Blueboots, thanks for the link - that site is very resourceful. It's actually worrying that these places are setting amateur gardeners up to fail. From now on, I will plant only four/five seeds in a pot! I'm actually wondering if my mint plant is at the end of it's lifespan now as I've given it a bigger pot, took it outside and it doesn't seem to be making much of a difference.
You can't kill mint - I'd chop them back quite short (use the prunings with new potatoes, peas, mint sauce etc) and leave them on the balcony - let them get dryish between waterings. Stand well back - as the weather warms up they'll really begin to grow
Mint lasts for years, as Dove and I have said "prune it" you could feed it a little fertiliser then put it outside and let it grow, which it won't do overnight!

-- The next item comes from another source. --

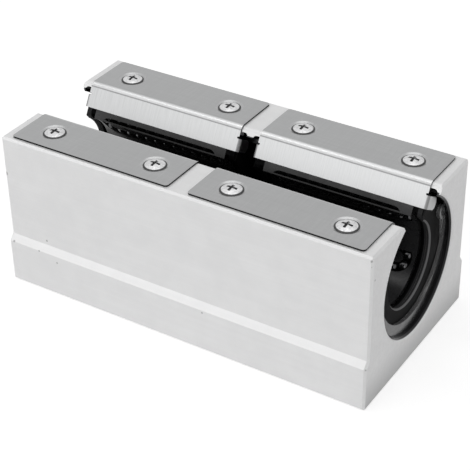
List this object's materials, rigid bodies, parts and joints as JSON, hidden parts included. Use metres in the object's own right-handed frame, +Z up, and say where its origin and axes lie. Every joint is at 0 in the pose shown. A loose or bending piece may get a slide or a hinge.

When growing tomatoes, you sow the seeds into small pots, 1 or 2 seeds a pot, or little trays, seeds about an inch apart. When they are about an inch tall with their first true leaves you take them out gently, holding them by the leaves and put each plant into a bigger pot with new compost and put them somewhere warm and light. Then when they are about 6 - 12 ins tall you transplant them into new much bigger pots or growbags or outside in soil once the frosts are over. Next year you will know all about it and you'll have super tomatoes. Much tastier than shop bought.
Mizzli, those instructions are just irresponsible.
Dove and Lizzie are right, usually you can't kill mint with an axe. In the ground, it can be an invasive pest.